As a body of work, my research in conservation biology has improved our understanding of the huge range of variation in the ecological effectiveness of protected areas in delivering conservation benefits. Most importantly, I have discovered a way to improve the performance of protected area networks, by proposing a dynamic method for planning protected areas (Fuller et al. 2010, published in Nature). The paper was enthusiastically supported with a commentary from Peter Karevia, chief scientist at the world’s largest conservation NGO (The Nature Conservancy). According to Kareiva, this discovery respresents “the best thing that could happen to conservation in Australia and, by extrapolation, elsewhere in the world”. Other important discoveries in the science behind reserve planning include the first demonstration of an algorithm that sites new protected areas in places that deliver carbon sequestration as well as biodiversity gains (Venter et al. 2009), and methods to fill the gaps in threatened species coverage in Australia (Watson et al. 2010). These are important discoveries because the designation of more and more protected areas cannot alone deliver conservation outcomes, and human and ecological imperatives for protection must be integrated in an urbanising world.

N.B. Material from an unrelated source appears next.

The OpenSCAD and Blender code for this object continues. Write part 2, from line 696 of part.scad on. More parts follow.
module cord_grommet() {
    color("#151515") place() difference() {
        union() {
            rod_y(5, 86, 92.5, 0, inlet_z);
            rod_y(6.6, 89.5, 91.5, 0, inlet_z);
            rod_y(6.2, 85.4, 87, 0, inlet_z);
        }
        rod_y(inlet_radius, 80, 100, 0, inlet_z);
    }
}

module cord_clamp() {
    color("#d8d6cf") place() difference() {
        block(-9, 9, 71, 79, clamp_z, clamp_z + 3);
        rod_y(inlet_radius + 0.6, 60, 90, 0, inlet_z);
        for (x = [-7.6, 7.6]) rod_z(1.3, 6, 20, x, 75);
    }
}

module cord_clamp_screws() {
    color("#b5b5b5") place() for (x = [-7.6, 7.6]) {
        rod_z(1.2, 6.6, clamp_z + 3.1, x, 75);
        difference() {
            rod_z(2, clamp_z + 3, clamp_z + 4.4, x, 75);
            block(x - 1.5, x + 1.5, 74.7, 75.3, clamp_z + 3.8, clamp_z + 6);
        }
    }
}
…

My discoveries more broadly across the field of conservation biology include that (i) there is a great degree of variation in cost-effectiveness of existing protected areas (Fuller et al. 2010), (ii) Australian threatened species with a high proportion of their geographic range overlapping protected areas are more likely to be stable or recovering than those with little protection (Taylor et al. 2011), (iii), well-planned reserve networks can incorporate human recreation as well as biodiversity objectives (Fuller et al. 2010), (iv) protected areas in South Asia are highly vulnerable to habitat loss (Clark et al. 2013), (v) threats to species persistence show complex spatial dynamics that need to be taken into account when planning protected area networks (Evans et al. 2011), (iv) habitat clearance has spread contagiously across the Earth’s surface highlighting the importance of preventing threats penetrating wilderness areas (Boakes et al. 2010).

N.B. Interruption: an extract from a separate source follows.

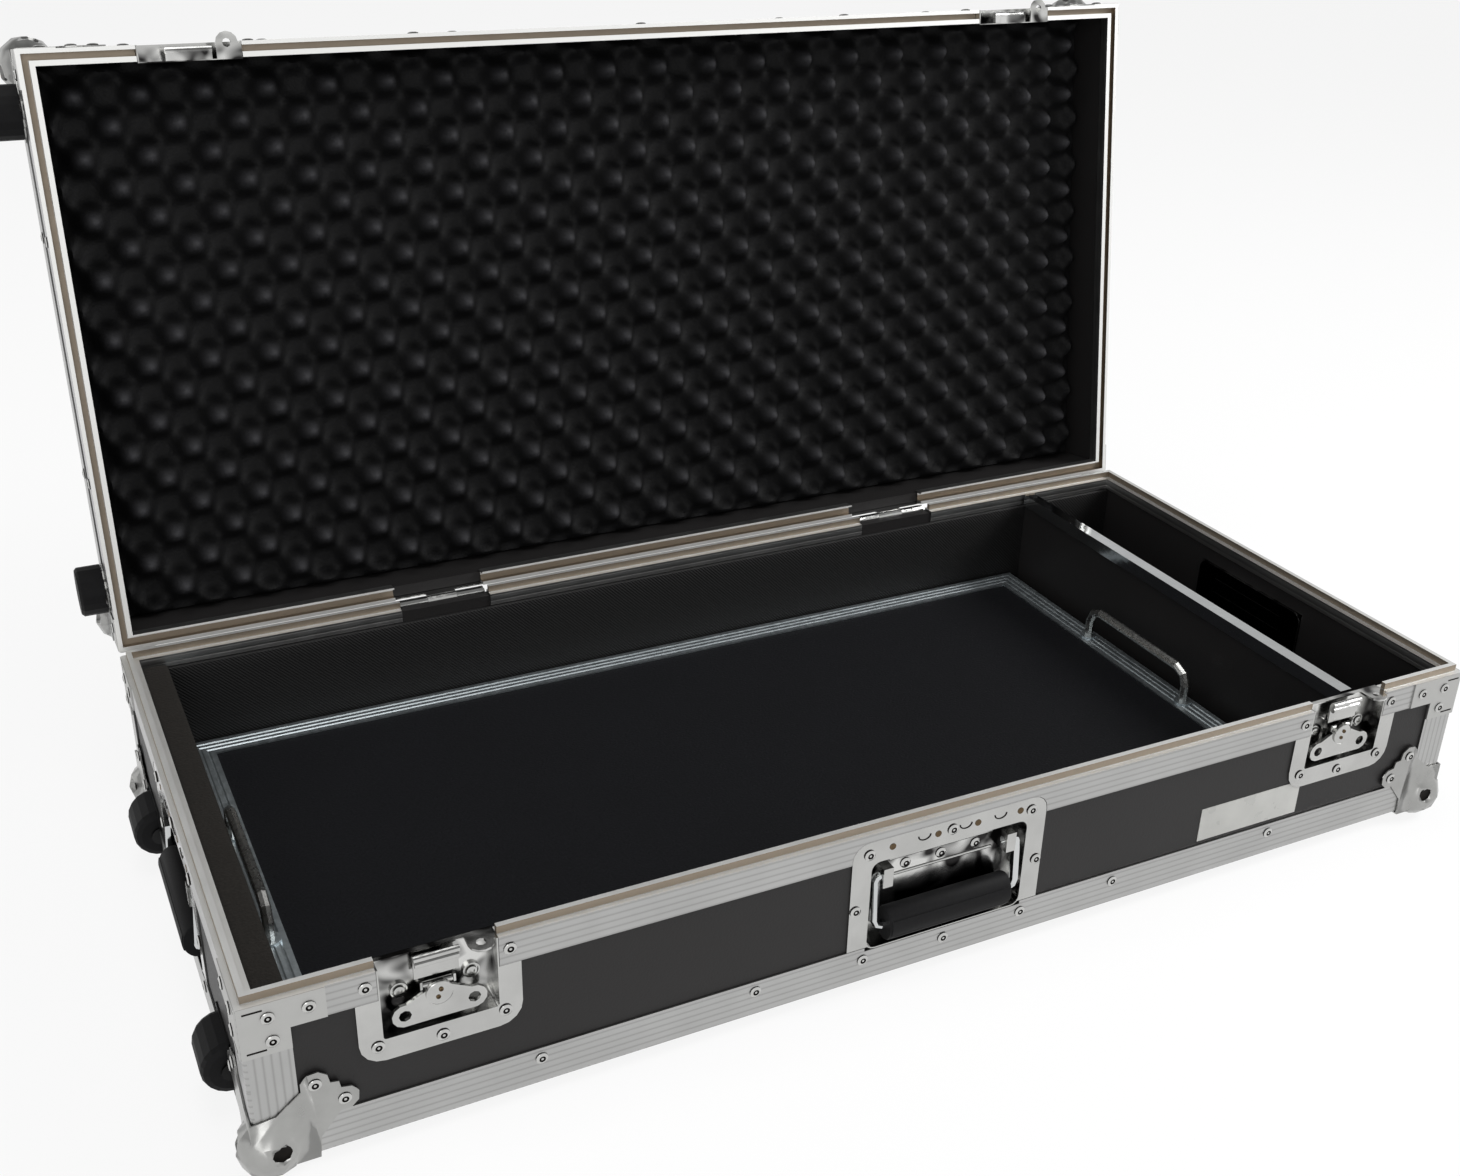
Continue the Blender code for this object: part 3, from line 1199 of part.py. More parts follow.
build_base()
build_latches()
build_handles()
build_rollers()
build_inside()
build_board()
build_lid()
build_hinges()
bpy.context.view_layer.update()
for piece in parts.objects:
    if piece.type == "MESH":
        print(piece.name, sum(len(face.vertices) - 2 for face in piece.data.polygons), "triangles")
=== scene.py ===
# %% [markdown]
# # A guitar pedal case, dressed for its picture
# The case is a plywood flight case: black laminated panels held by ribbed
# aluminium edges, pressed steel corners, latches and handles. The measured model
# already has every rigid part at its true size, so this lesson adds what makes
# it look real: the finishes, the rivets, the soft foam and the small pressed
# marks. The first cell loads that model and keeps its outer box for later.

# %% Load the measured case
from math import cos, pi, radians
import bmesh
import bpy
from mathutils import Matrix, Vector, noise


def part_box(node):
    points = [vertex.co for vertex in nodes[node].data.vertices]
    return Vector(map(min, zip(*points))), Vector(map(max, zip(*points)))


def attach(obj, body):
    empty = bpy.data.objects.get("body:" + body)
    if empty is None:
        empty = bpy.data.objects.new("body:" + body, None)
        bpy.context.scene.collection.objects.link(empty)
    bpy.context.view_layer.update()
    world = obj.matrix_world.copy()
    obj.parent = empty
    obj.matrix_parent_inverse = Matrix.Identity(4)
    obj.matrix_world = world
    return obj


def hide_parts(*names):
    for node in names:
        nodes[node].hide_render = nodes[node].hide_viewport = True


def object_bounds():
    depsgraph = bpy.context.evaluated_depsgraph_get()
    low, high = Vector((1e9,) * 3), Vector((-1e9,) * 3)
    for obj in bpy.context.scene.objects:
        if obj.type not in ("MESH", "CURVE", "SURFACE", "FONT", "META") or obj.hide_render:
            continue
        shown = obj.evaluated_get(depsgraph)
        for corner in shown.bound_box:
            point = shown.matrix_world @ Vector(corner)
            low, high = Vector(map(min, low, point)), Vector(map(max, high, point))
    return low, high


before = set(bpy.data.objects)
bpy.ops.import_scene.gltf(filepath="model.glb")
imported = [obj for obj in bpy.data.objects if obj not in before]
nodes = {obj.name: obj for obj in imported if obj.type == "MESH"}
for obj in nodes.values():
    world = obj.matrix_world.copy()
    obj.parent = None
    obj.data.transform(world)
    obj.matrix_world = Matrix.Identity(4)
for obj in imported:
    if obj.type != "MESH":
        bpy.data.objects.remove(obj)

cad_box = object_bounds()
print("loaded", len(nodes), "parts, box", [[round(v, 3) for v in corner] for corner in cad_box])

# %% [markdown]
# ## Sizes that the added pieces share
# The added pieces sit on the measured ones, so they need the same few sizes:
# the box of the base, the height of the rim, and where the lid turns. The lid
# is easiest to dress as if it were closed, and then everything on it is turned
# open by the same angle as the real lid.

# %% Shared sizes and the frames of the walls
LENGTH, DEPTH, BASE_HEIGHT, LID_HEIGHT = 1.000, 0.468, 0.129, 0.075
SOLE = 0.0015
PARTING = BASE_HEIGHT + 0.0003
LID_TOP = PARTING + LID_HEIGHT
HINGE_PIN = Vector((0, 0.238, 0.1245))
LID_OPEN = radians(98.8)
UP = Vector((0, 0, 1))
WALLS = {"front": (Vector((0, 1, 0)), DEPTH / 2), "right": (Vector((-1, 0, 0)), LENGTH / 2),
         "rear": (Vector((0, -1, 0)), DEPTH / 2), "left": (Vector((1, 0, 0)), LENGTH / 2)}
lid_turn = (Matrix.Translation(HINGE_PIN) @ Matrix.Rotation(-LID_OPEN, 4, "X")
            @ Matrix.Translation(-HINGE_PIN))


def wall_frame(side):
    """A wall's outer face: X along it, Y up from the case's sole, Z outward."""
    inward, reach = WALLS[side]
    across = inward.cross(UP)
    spin = Matrix((across, UP, -inward)).transposed().to_4x4()
    return Matrix.Translation(-inward * reach - UP * SOLE) @ spin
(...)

Iwamura, T., Possingham, H.P., Chadès, I., Minton, C.D., Murray, N.J., Rogers, D.I., Treml, E. & Fuller, R.A. 2013. Migratory connectivity magnifies the consequences of habitat loss from sea-level rise for shorebird populations. Proceedings of the Royal Society B, 281, 20130325.
Fuller, R.A., McDonald-Madden, E., Wilson, K.A., Carwardine, J., Grantham, H.S., Watson, J.E.M., Klein, C.J., Green, D.C. & Possingham, H.P. 2010. Replacing underperforming protected areas achieves better conservation outcomes. Nature, 466, 365-367.